Power Spectrum Emulators from Neural Networks and Tree-Based Methods

TL;DR

Two emulators of 2000 and 1000 Quijote simulations are built, allowing for fast computations of the non-linear matter power spectrum, and it is shown that the best accuracy is obtained for a neural network with two hidden layers.

Abstract

We use two subsets of 2000 and 1000 Quijote simulations to build two power spectrum emulators, allowing for fast computations of the non-linear matter power spectrum.

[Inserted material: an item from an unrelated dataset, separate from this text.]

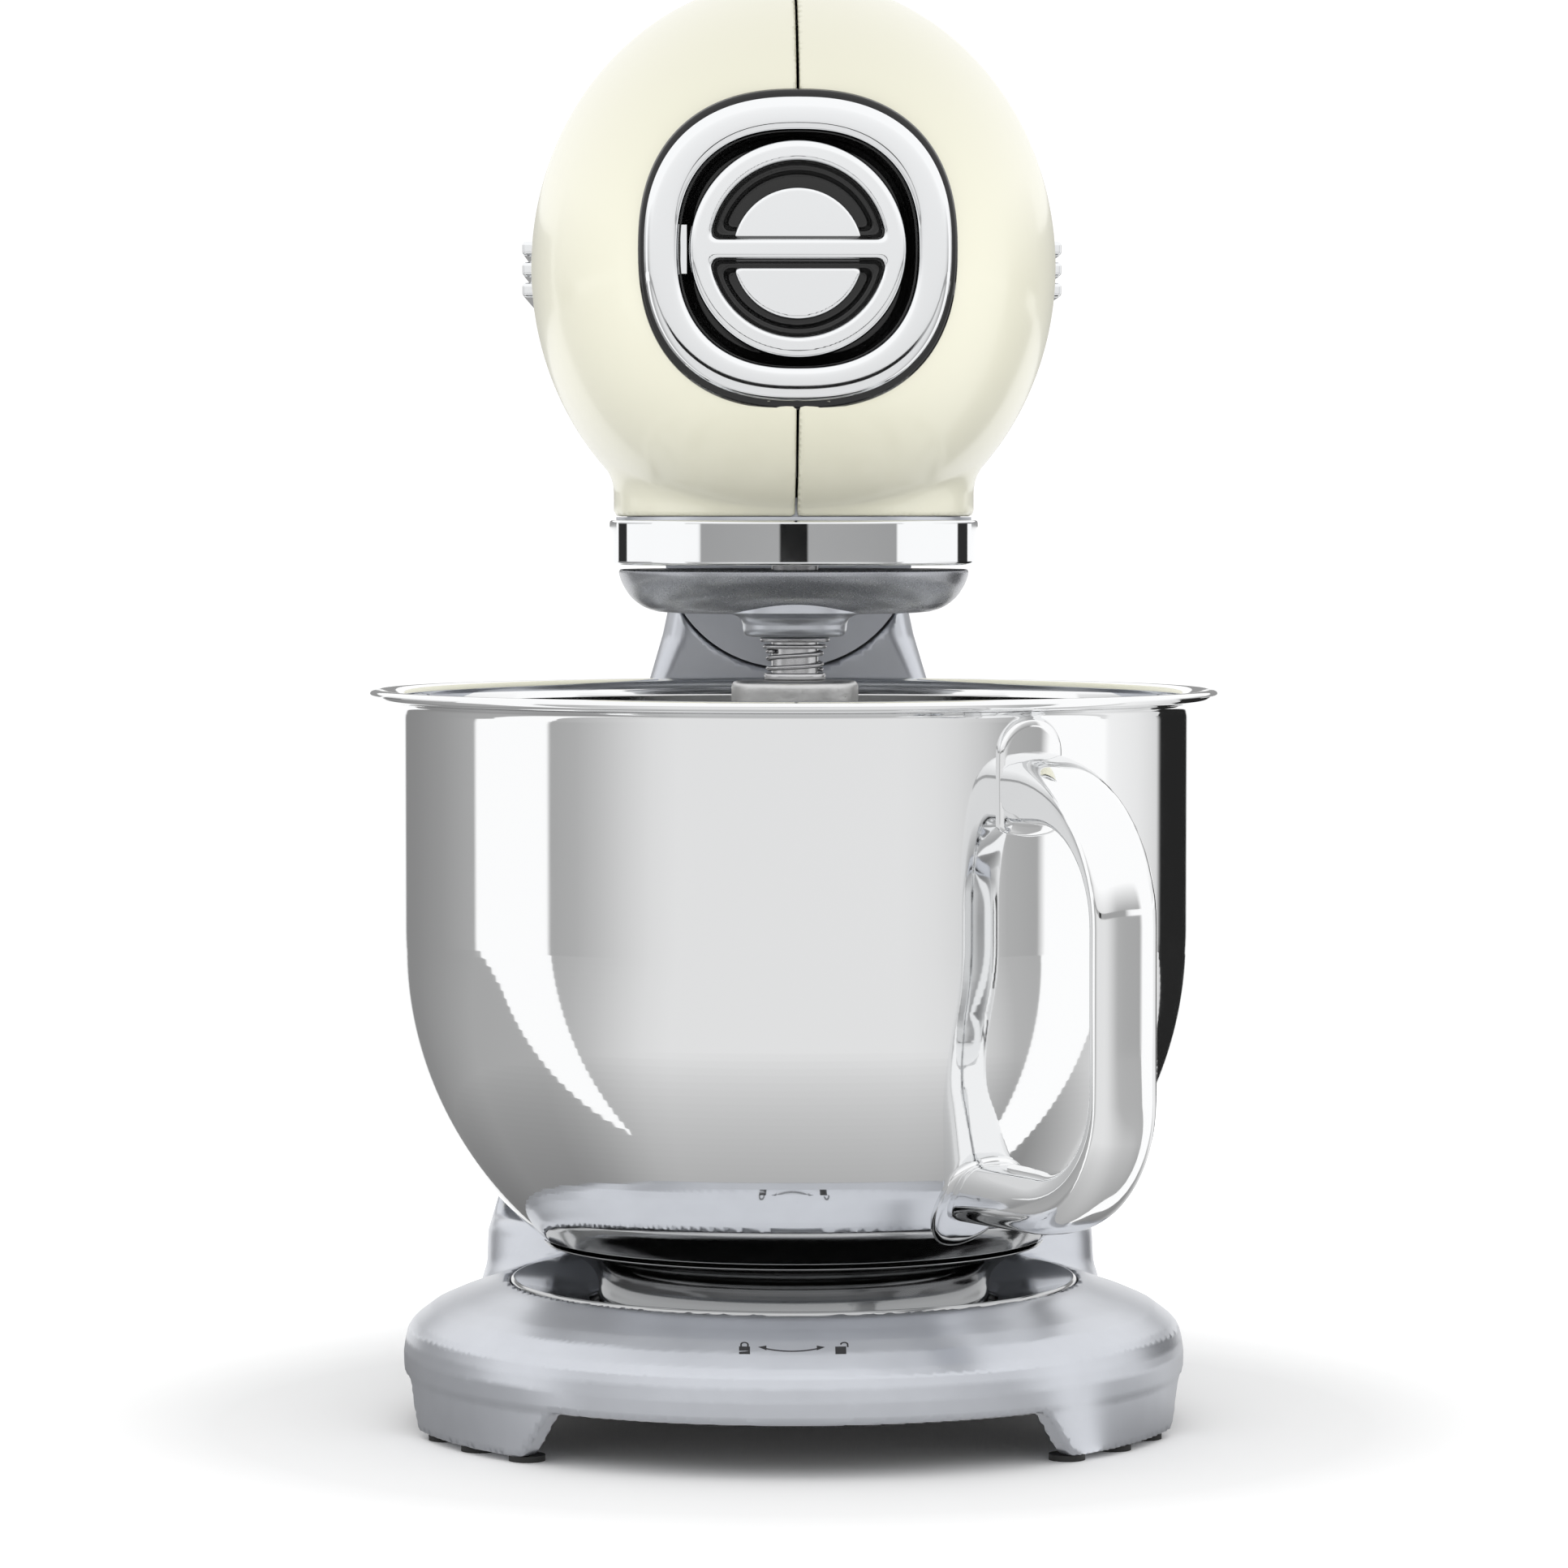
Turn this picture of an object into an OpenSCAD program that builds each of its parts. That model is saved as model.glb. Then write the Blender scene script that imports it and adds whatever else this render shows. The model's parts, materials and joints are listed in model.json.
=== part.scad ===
// Tilt-head stand mixer: one-piece stand, lift-up head with a geared planetary drive,
// front attachment hub, twist-lock bowl with a handle, and a flat beater.
// Millimetres, +Z up, the nose of the head points along -Y. Modules are drawn about the bowl's
// own axis, and place() carries them to the part's origin, under the middle of the mixer.

/* [Stand] */
// Radius of the round front of the base
base_r = 101.9; // [100:0.1:104]
// Height of the base's skirt above the table, between the feet
skirt_z = 13.5; // [12:0.1:14]
// Half width of the column where it leaves the base
column_half_w = 82.8; // [80:0.1:85]
// Wall of the stand casting
stand_wall = 4.5; // [4:0.1:5]

/* [Bowl] */
// Outer radius of the bowl's wall and of its half-round bottom
bowl_r = 104.5; // [103:0.1:106]
// Height of the top of the rim above the table
rim_z = 191.5; // [190:0.1:192]
// Thickness of the bowl's steel
bowl_wall = 1.0; // [0.8:0.1:1.2]
// Angle of the handle from the front towards the right
handle_angle = 33; // [25:1:40]

/* [Head] */
// Half the head's width
head_half_w = 68.5; // [68:0.1:70]
// Half the head's height
head_half_h = 75; // [74:0.1:76]
// Height of the head's middle line above the table
head_z = 301; // [300:0.1:302]
// Wall of the two head shells
shell_wall = 3; // [2.5:0.1:3.2]

/* [Drive] */
// Teeth of the fixed ring gear
ring_teeth = 45; // [45]
// Teeth of the planet pinion
planet_teeth = 15; // [15]
// Module of the ring gear and the planet pinion
planet_module = 1.5; // [1.5]
// Module of the two reduction stages
drive_module = 1.25; // [1.25]
// Play between gear teeth, measured round the pitch circle
backlash = 0.2; // [0.15:0.05:0.25]

/* [Hidden] */
$fn = 72;
smooth = 96;
hull_fn = 32;

// Where the bowl's axis stands behind or before the origin
axis_y = -80;
big = 400;
gap = 0.3;

// Stand
foot_z = 1.5;
base_top_z = 38;
seat_r = 74;
seat_floor_z = 21;
column_clear_r = 114.5;
foot_clear_r = 78;
column_top_z = 230;

// Hinge of the head
hinge_y = 232;
hinge_z = 238;
hinge_pin_r = 4;
ear_r = 11;
barrel_half_w = 16;
ear_half_w = 28;

// Keel: the rounded underside of the head frame that nests in the column
keel_front_r = 34;
keel_front_z = 227.5;
keel_rear_r = 13;
keel_rear_z = 236;
keel_gap = 0.6;

// Bowl
bowl_turn_z = 130;
foot_r = 51;
foot_bottom_z = 24;
lug_r = 56;

// Head outline
nose_full_y = 15;
nose_reach = 107.5;
tail_full_y = 215;
tail_reach = 76.5;
head_power = 2.2;
nose_cut_y = -76;
head_cut_z = 236.3;
neck_r = 46.8;
seam = 0.6;

// Hub at the nose
hub_z = 302;
hub_face_y = -84;
hub_power = 2.6;
gasket_half = 39.6;
bezel_half = 37.4;
bezel_in_w = 29.2;
bezel_in_h = 30.3;
knob_r = 27;
knob_dish_r = 22;

// Drive
pressure_angle = 25;
planet_offset = planet_module * (ring_teeth - planet_teeth) / 2;
lay_y = drive_module * (46 + 14) / 2;
motor_y = lay_y + drive_module * (48 + 12) / 2;
output_r = 5.5;
tool_r = 6;
run = 0.05;
bevel_teeth = 16;
bevel_r = 14;

// Height levels of the drive, from the bottom up
boss_z = 205.5;
carrier_z = 211.3;
carrier_top_z = 222.6;
plate_z = 265;
plate_t = 4;

// ---------------------------------------------------------------- helpers

module place() {
    translate([0, axis_y, 0]) children();
}

module tube(r_out, r_in, h) {
    difference() {
        cylinder(r = r_out, h = h);
        translate([0, 0, -1]) cylinder(r = r_in, h = h + 2);
    }
}

// A disc along Y, from y0 to y1, centred at height z
module disc_y(r, y0, y1, z, n = 72) {
    translate([0, y1, z]) rotate([90, 0, 0]) cylinder(r = r, h = y1 - y0, $fn = n);
}

// A disc along X, from x0 to x1
module disc_x(r, x0, x1, y, z) {
    translate([x0, y, z]) rotate([0, 90, 0]) cylinder(r = r, h = x1 - x0);
}

module box(x, y, z) {
    translate([x[0], y[0], z[0]]) cube([x[1] - x[0], y[1] - y[0], z[1] - z[0]]);
}

// Corners of one level for a hull: half width w, from y0 to y1, corner radius r, at height z
module slice(w, y0, y1, r, z, t = 0.2) {
    for (x = [-w + r, w - r], y = [y0 + r, y1 - r])
        translate([x, y, z]) cylinder(r = r, h = t, $fn = hull_fn);
}

function arc(cx, cy, r, a0, a1, n) =
    [for (i = [0 : n]) let (a = a0 + (a1 - a0) * i / n) [cx + r * cos(a), cy + r * sin(a)]];

function superellipse(a, b, power, n = 96) =
    [for (i = [0 : n - 1])
        let (t = 360 * i / n, c = cos(t), s = sin(t))
        [a * sign(c) * pow(abs(c), 2 / power), b * sign(s) * pow(abs(s), 2 / power)]];

// Involute gear outline. r_lo and r_hi bound the teeth, and play thins them (below 0 thickens).
function inv_deg(a) = (tan(a) * 180 / PI) - a;
function tooth_half(m, z, r, play) =
    let (pitch = m * z / 2, base = pitch * cos(pressure_angle),
         a = acos(min(1, base / r)))
    90 / z - play / 2 / pitch * 180 / PI + inv_deg(pressure_angle) - inv_deg(a);
function gear_points(m, z, r_lo, r_hi, play, steps = 4) =
    let (base = m * z / 2 * cos(pressure_angle), r_start = max(r_lo, base + 0.001))
    [for (i = [0 : z - 1])
        let (mid = 360 * i / z,
             radii = [for (k = [0 : steps]) r_start + (r_hi - r_start) * k / steps],
             up = [for (r = radii) [r, -tooth_half(m, z, r, play)]],
             down = [for (k = [steps : -1 : 0]) [radii[k], tooth_half(m, z, radii[k], play)]],
             foot = [r_lo, tooth_half(m, z, r_start, play)])
        for (p = concat(r_lo < r_start ? [[foot[0], -foot[1]]] : [], up, down,
                        r_lo < r_start ? [foot] : []))
            [p[0] * cos(mid + p[1]), p[0] * sin(mid + p[1])]];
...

The first emulator is built in terms of seven cosmological parameters: the matter and baryon fraction of the energy density of the Universe $Ω_m$ and $Ω_b$, the reduced Hubble constant $h$, the scalar spectral index $n_s$, the amplitude of matter density fluctuations $σ_8$, the total neutrino mass $M_ν$ and the dark energy equation of state parameter $w$, on scales $k \in [0.015,1.8]\,h/ \rm{Mpc^{-1}}$. The power spectra can be directly determined at redshifts 0, 0.5, 1, 2 and 3, while for intermediate redshifts these can be interpolated. The second emulator is based on five cosmological parameters, $Ω_m$, $h$, $n_s$, $σ_8$ and the amplitude of equilateral non-Gaussianity $f_{\rm NL}^{\rm eq}$, at redshifts 0, 0.503, 0.733, 0.997 for $k \in [0.015,1.8]\,h/ \rm{Mpc^{-1}}$. The emulators are built on machine learning techniques. In both cases we have investigated both neural networks and tree-based methods and we have shown that the best accuracy is obtained for a neural network with two hidden layers. Both emulators achieve a root-mean-squared relative error of less then 5\% for all the redshifts considered on the scales discussed.

Figures (6)

• Figure 1: Comparison of RMSRE as a function of $k$ on the test set for the seven-parameter emulator ($\Omega_m$, $\Omega_b$, $h$, $n_s$, $\sigma_8$, $M_\nu$ and $w$) for the different learning models considered at $z=0$.
• Figure 2: RMSRE for the neural network (with PCA) for redshifts 0, 0.5, 1, 2 and 3 for the emulator involving the sum of neutrino masses and the dark energy equation of state
• Figure 3: Comparison between the interpolated predictions at $z=1$ and the true predictions for the neural network and the CatBoost model. The solid line represents the mean of the ratios of the interpolated predictions and the model predictions at $z=1$, while the shaded areas represent $1\sigma$ error bars.
• Figure 4: Comparison of RMSRE as a function of $k$ on the test set for the five-parameter emulator involving equilateral non-Gaussianity for the different learning models considered.
• Figure 5: RMSRE for the neural network (with PCA) for redshifts 0, 0.503, 0.733 and 0.997 for the five-parameter emulator involving $f_{\rm NL}^{\rm eq}$.